Today, the Supreme Court's opinion in Executive Benefits Ins. Agency v. Arkinson clarified how so-called "Stern claims" should be treated in bankruptcy litigation.
What is a "Stern claim"?
A "Stern claim" refers to the type of bankruptcy proceeding at issue in the epic legal battle over the estates of Anna Nicole Smith and her billionaire husband, J. Howard Marshall.
Complex "Stern claim" issues are why bankruptcy attorneys like Harvey Miller at Weil, Gotshal & Manges can command $1,045 an hour.
To understand "Stern claims", it's helpful to know a little background.
The Bankruptcy Amendments Act of 1984 permits bankruptcy courts to enter "final judgments" in certain "core" proceedings. The Act contains a list of "core" proceedings.
The Act only permits bankruptcy courts to enter "proposed findings" in proceedings that are "not core" but otherwise related to bankruptcy.
Stern v. Marshall
Here's where it gets kind of tricky.
In Stern, The Supreme Court held a bankruptcy judge lacked authority to enter final judgment on the Smith bankruptcy estate's counterclaim because it wouldn't necessarily be resolved in the process of ruling on the Marshall estate's proof of claim.
The Court determined that while Congress defined a creditor's counterclaim for tortious interference as a "core" proceeding, the bankruptcy court nonetheless lacked Constitutional authority to enter final judgment on the claim.
The Constitution only permits district judges, not bankruptcy judges, to enter judgment on private rights of action like tortious interference counterclaims. Further, the Seventh Amendment gives creditors the right to demand a jury trial in district court, not bankruptcy court.
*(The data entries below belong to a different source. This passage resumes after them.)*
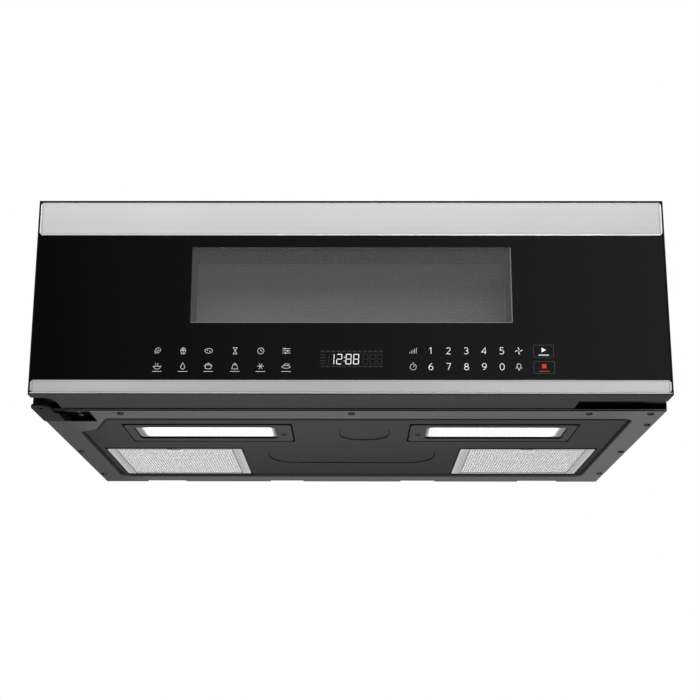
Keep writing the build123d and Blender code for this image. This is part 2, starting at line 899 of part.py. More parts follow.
with BuildPart() as latch_bar:
    with BuildSketch(at_x(latch_x - latch_sheet / 2)):
        area((bar_front, bar_low), (bar_back, bar_high))
        for hook in (hook_low, hook_high):
            with BuildLine():
                Polyline(
                    (bar_back, hook),
                    (hook_tip - 4, hook),
                    (hook_tip - 4, hook - 3),
                    (hook_tip, hook),
                    (hook_tip - 1, hook + hook_height),
                    (bar_back, hook + hook_height),
                    close=True,
                )
            make_face()
    extrude(amount=latch_sheet)
save(latch_bar, "latch_bar")

with BuildPart() as latch_spring:
    spring_y = (bar_front + bar_back) / 2
    coil_height = spring_length - 2 * spring_wire - spring_slack
    coil_foot = bar_low - spring_length + spring_wire + spring_slack / 2
    with BuildLine():
        Helix(
            pitch=coil_height / spring_turns,
            height=coil_height,
            radius=spring_radius,
            center=(latch_x, spring_y, coil_foot),
        )
    with BuildSketch(Plane(origin=(latch_x + spring_radius, spring_y, coil_foot), z_dir=(0, 1, 0))):
        RegularPolygon(spring_wire, 6)
    sweep(is_frenet=True)
save(latch_spring, "latch_spring")

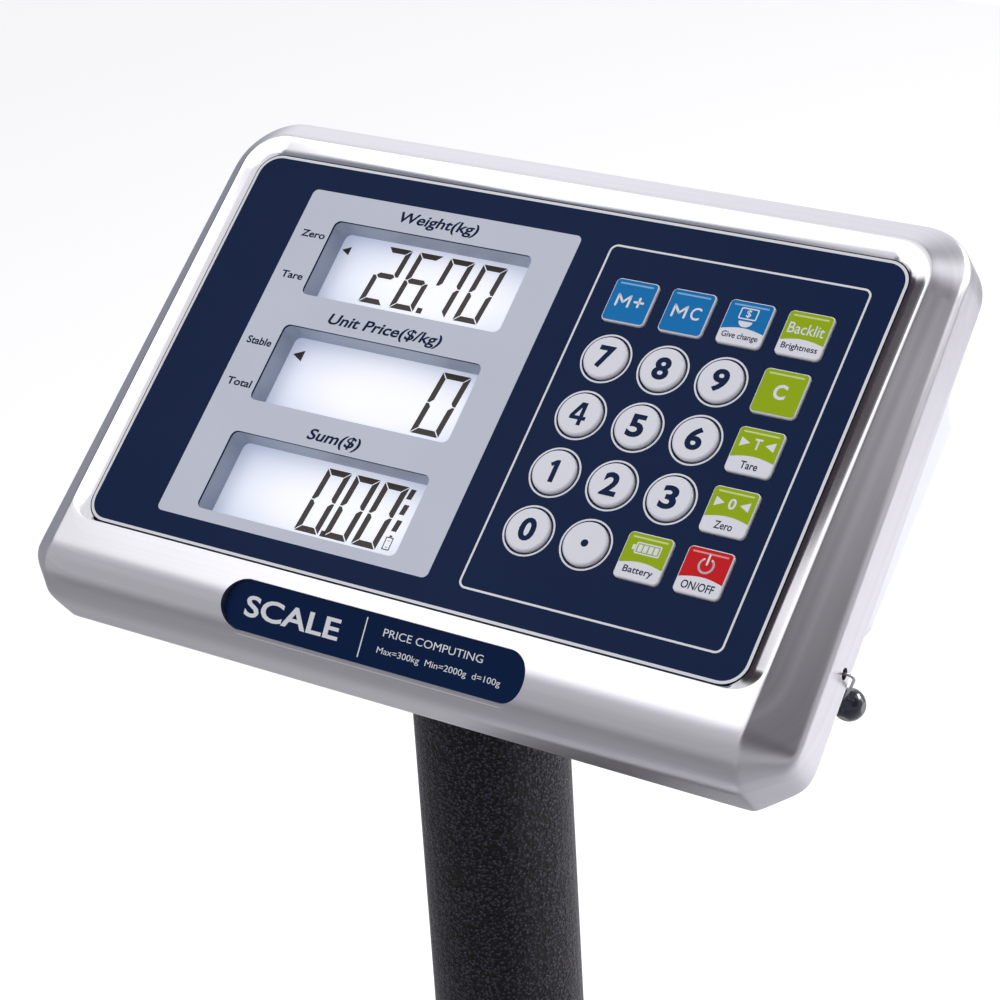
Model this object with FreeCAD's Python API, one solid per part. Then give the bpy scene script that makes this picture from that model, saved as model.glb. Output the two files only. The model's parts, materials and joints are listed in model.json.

Thus, a "Stern claim" arises when bankruptcy courts have statutory permission to enter final judgment but lack Constitutional authority.
The Executive Benefits Opinion
Circling back to today's Supreme Court opinion in Executive Benefits case:
Today's opinion holds that when bankruptcy courts are presented with "Stern claims", they should issue proposed findings of fact and conclusions of law.
That is all.
And now you know the types of things bankruptcy litigators get paid to argue about.
As most of us bankruptcy litigators predicted, the Supreme Court unanimously rejected the Sixth Circuit's restrictive approach to "Stern claims".
In its 2012 Waldman v. Stone opinion, the Sixth Circuit stated in dicta that bankruptcy courts cannot propose findings in "core" proceedings.
The Supreme Court's decision to sidestep the waiver issue and focus on the severability provision provides for a broader, more useful opinion that litigators can rely on in future cases.